We recommended making it easier for people to retrain by allowing people taking short courses to access a student loan, and extending the funding to tertiary providers for adult students who want to study but not for a full qualification.
We also warned against moves to tightly regulate ‘gig work’. We argued that abuse at work is not specific to digital platforms and can occur in traditional work arrangements, so law should target the harm not the platform. When unemployment looms, gig work can provide an opportunity to ease financial pressures and tide things over until more permanent work comes along.
We also recommended the Government consider policies that would better help smooth people’s incomes if they became unemployed.
This week the Government announced that it is looking into the possibility of a permanent unemployment insurance scheme in New Zealand. There is a lot that will need to be worked through in designing such a scheme, but perhaps the biggest will be deciding how much replacement income the scheme should be set up to deliver. There is no definitive answer to the question of what the optimal replacement rate is, and different countries provide different levels of support and for different periods.
There are other design considerations too.
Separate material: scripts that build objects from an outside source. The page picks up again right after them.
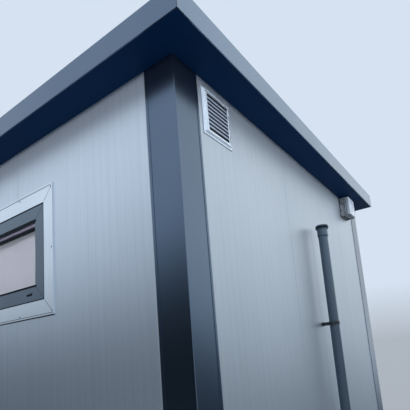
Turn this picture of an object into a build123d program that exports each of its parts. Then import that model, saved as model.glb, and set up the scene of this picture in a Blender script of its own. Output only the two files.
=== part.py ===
from build123d import *
import os

os.makedirs("parts", exist_ok=True)

# Portable site cabin, in millimetres. X runs along the long front wall, Y across the
# cabin from front to back, Z up. The origin is at the middle of the footprint, on the ground.

# Main sizes of the cabin
cabin_length = 6000  # over the outside faces of the end walls
cabin_width = 3000  # over the outside faces of the long walls
soffit_height = 2725  # ground to the underside of the eaves
wall_thickness = 80  # insulated panel, steel both sides

# Base frame and floor
rail_height = 150
rail_flange_width = 60
rail_web_thickness = 6
rail_inset_depth = 10  # rail face behind the wall face
joist_width = 50
joist_height = 100
joist_bays = 6
floor_thickness = 60

# Roof and eaves
end_overhang_width = 180
front_overhang_width = 180
fascia_height = 122
fascia_thickness = 2
fascia_return_width = 60
fascia_lip_width = 6
soffit_thickness = 12
roof_deck_thickness = 56
roof_sheet_thickness = 3
roof_rib_height = 30
roof_rib_width = 70
roof_rib_angle = 60  # degrees between a rib's side and the flat of the sheet
roof_rib_pitch = 333
roof_rib_end_gap = 30  # rib ends behind the eaves on every side

# Folded corner trims
trim_width = 180
trim_thickness = 2
trim_hem_width = 14
trim_hem_thickness = 4
trim_bend_radius = 3

# Windows
window_height = 600
window_corner_distance = 1040  # cabin corner to the near edge of the frame
window_flashing_gap = 130  # plain wall between the flashings of a window and the door
opening_head_distance = 417  # soffit down to the heads of the windows and the door
frame_member_width = 105
frame_depth = 70
bead_slope_width = 6
glass_setback_depth = 22
glass_thickness = 6
glass_rebate_depth = 12
glass_edge_gap = 0.5
blind_thickness = 4
blind_edge_gap = 3

# Flashing round the windows and the door
flashing_width = 90
flashing_lap_width = 5
flashing_thickness = 3
flashing_hem_width = 8
flashing_hem_height = 8

# Door
door_width = 900
door_member_width = 60
door_stop_width = 15
leaf_thickness = 45
leaf_gap = 3
hinge_count = 3
hinge_length = 100
hinge_plate_width = 44
hinge_plate_thickness = 3
hinge_barrel_radius = 8
hinge_end_distance = 250  # leaf end to the middle of the outer hinges
handle_height = 1000  # floor to the lever
handle_edge_distance = 55
handle_plate_width = 42
handle_plate_height = 220
handle_plate_thickness = 8
handle_lever_length = 120
handle_lever_radius = 9
handle_neck_length = 45

# Louvred vent in the right end wall
vent_corner_distance = 213
vent_soffit_gap = 49
vent_width = 260
vent_height = 260
vent_clear_width = 190
vent_clear_height = 206
vent_flange_thickness = 3
vent_border_width = 9  # flat edge of the flange round the raised face
vent_face_height = 13  # raised face in front of the wall
vent_bevel_angle = 40  # degrees that the raised face's sides lean in
vent_sleeve_thickness = 2
slot_count = 9  # open slots, with a blade between each pair
blade_lip_height = 10
blade_thickness = 2
blade_depth = 17
blade_rise_height = 15

# Round pipe on the right end wall
pipe_diameter = 68
pipe_wall_thickness = 2.5
pipe_corner_distance = 1584
pipe_wall_distance = 84  # wall face to the pipe's centre line
pipe_top_distance = 505  # soffit down to the mouth of the socket
pipe_foot_height = 60
socket_length = 87
socket_wall_thickness = 3.5
socket_clearance = 0.3
socket_step_height = 8
ring_diameter = 92
ring_height = 24
ring_wall_thickness = 3
mouth_lip_height = 4
seal_bevel_width = 2.5
clip_soffit_distance = 1243  # soffit down to the upper clip
clip_spacing = 1000
clip_count = 2
clip_height = 24
clip_thickness = 4
clip_clearance = 0.3
clip_ear_length = 16
clip_ear_thickness = 12
clip_leg_width = 16
clip_plate_width = 40
clip_plate_height = 28
clip_plate_thickness = 4

# Bulkhead light under the right eaves
light_corner_distance = 344  # back corner to the near side of the light
light_width = 190
light_height = 180
light_depth = 90
light_soffit_gap = 10
light_gasket_thickness = 4
light_gasket_inset_width = 3
light_body_depth = 50
light_corner_radius = 10
light_body_bevel_width = 2
light_cover_inset_width = 3
light_cover_angle = 3  # degrees that the cover's sides lean in
light_cover_bevel_width = 4

# Lines that the pieces share, worked out from the sizes above
half_length = cabin_length / 2
back_overhang_width = trim_hem_thickness + fascia_thickness
footprint_width = front_overhang_width + cabin_width + back_overhang_width
eaves_front = -footprint_width / 2
eaves_back = footprint_width / 2
eaves_end = half_length + end_overhang_width
front_face = eaves_front + front_overhang_width
back_face = front_face + cabin_width
front_inside = front_face + wall_thickness
back_inside = back_face - wall_thickness
end_inside = half_length - wall_thickness
wall_bottom = rail_height
wall_top = soffit_height + soffit_thickness
floor_top = rail_height + floor_thickness
opening_head = soffit_height - opening_head_distance
fascia_bottom = soffit_height - fascia_thickness
fascia_top = fascia_bottom + fascia_height
deck_top = wall_top + roof_deck_thickness
window_sill = opening_head - window_height
window_right = half_length - window_corner_distance
window_left = door_width / 2 + 2 * flashing_width + window_flashing_gap
window_width = window_right - window_left
window_centre = (window_left + window_right) / 2


def box_between(low, high):
    """Add a rectangular block between two opposite corners."""
    sizes = [top - bottom for bottom, top in zip(low, high)]
    middle = [(bottom + top) / 2 for bottom, top in zip(low, high)]
    with Locations(tuple(middle)):
        Box(*sizes)


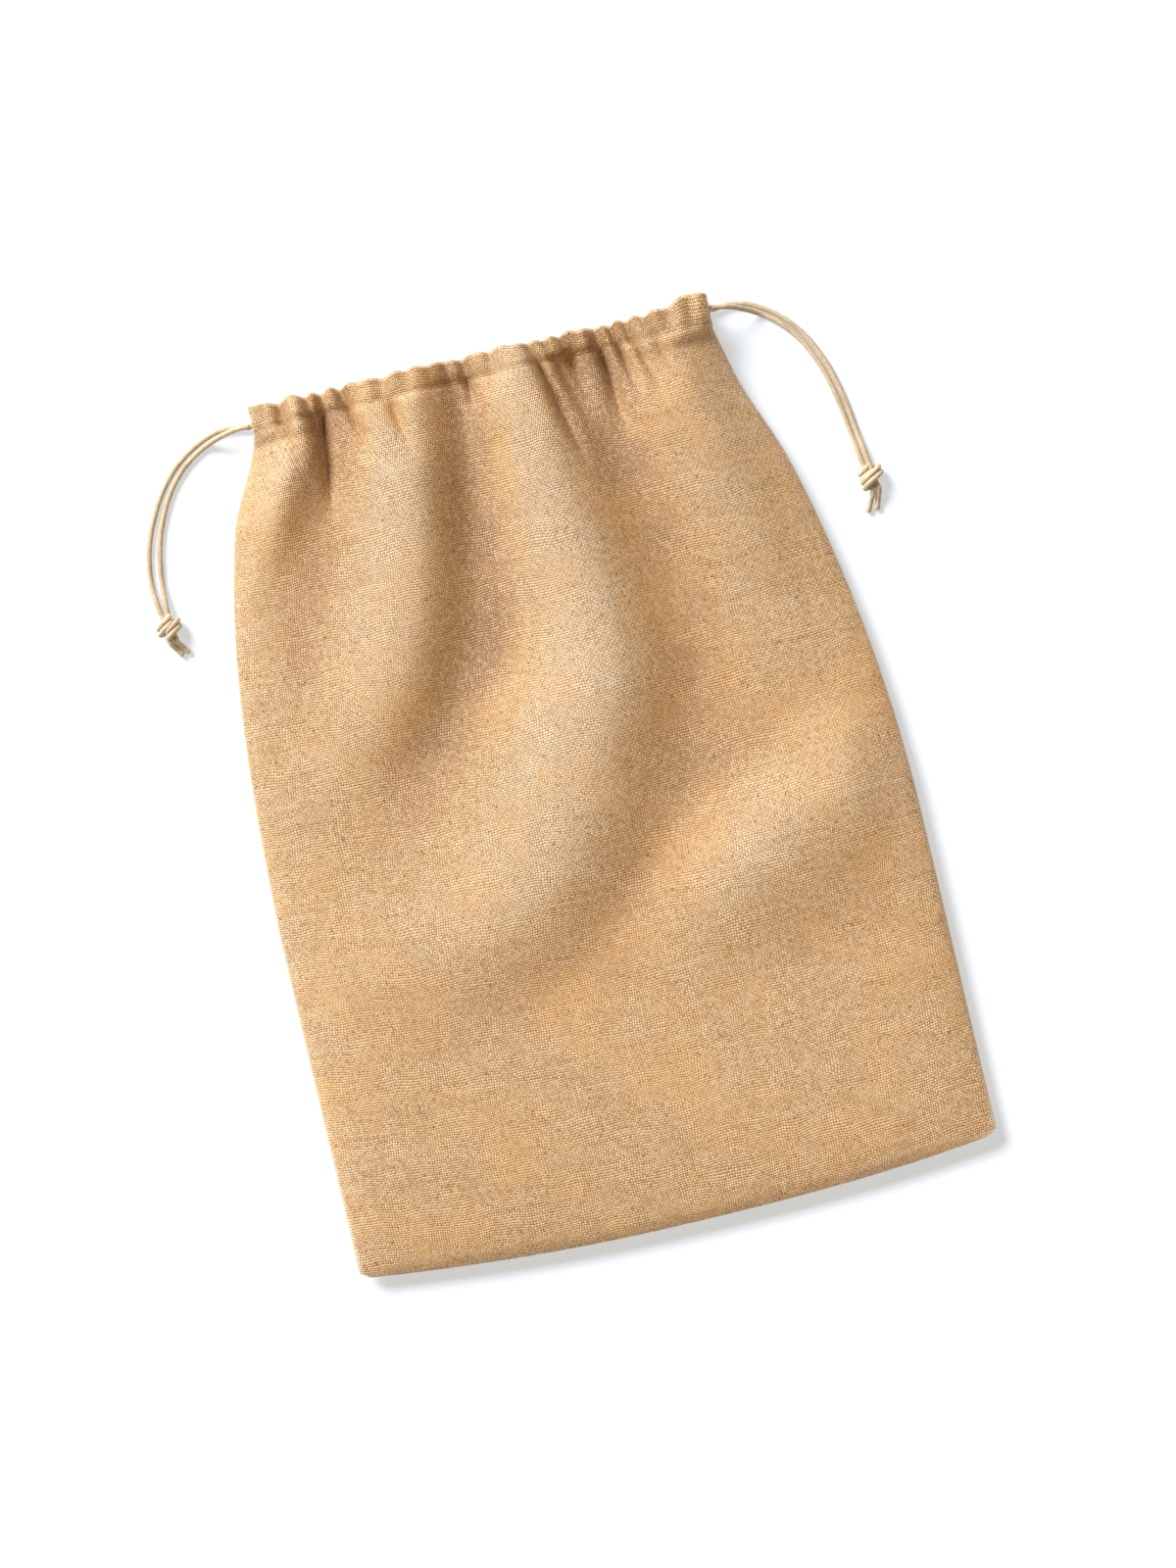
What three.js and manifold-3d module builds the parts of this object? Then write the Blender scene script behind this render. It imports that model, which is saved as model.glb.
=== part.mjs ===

It will be important to design the scheme to be neutral towards work arrangements, to recognise the diversity of work arrangements that already exist in New Zealand, including platform mediated work.
There is much that can be done to further build resilience and prepare New Zealanders for future economic shocks.
It will be important to consider longer-term, structural issues that can drive economic and social success including the use of more technology. The Commission will be looking at the contribution of our leading firms, in its Frontier firms inquiry.
However, policy settings such as the careful design of an income smoothing scheme, along with good employment law and a responsive tertiary education system, will also be needed to build resilience for the future of work.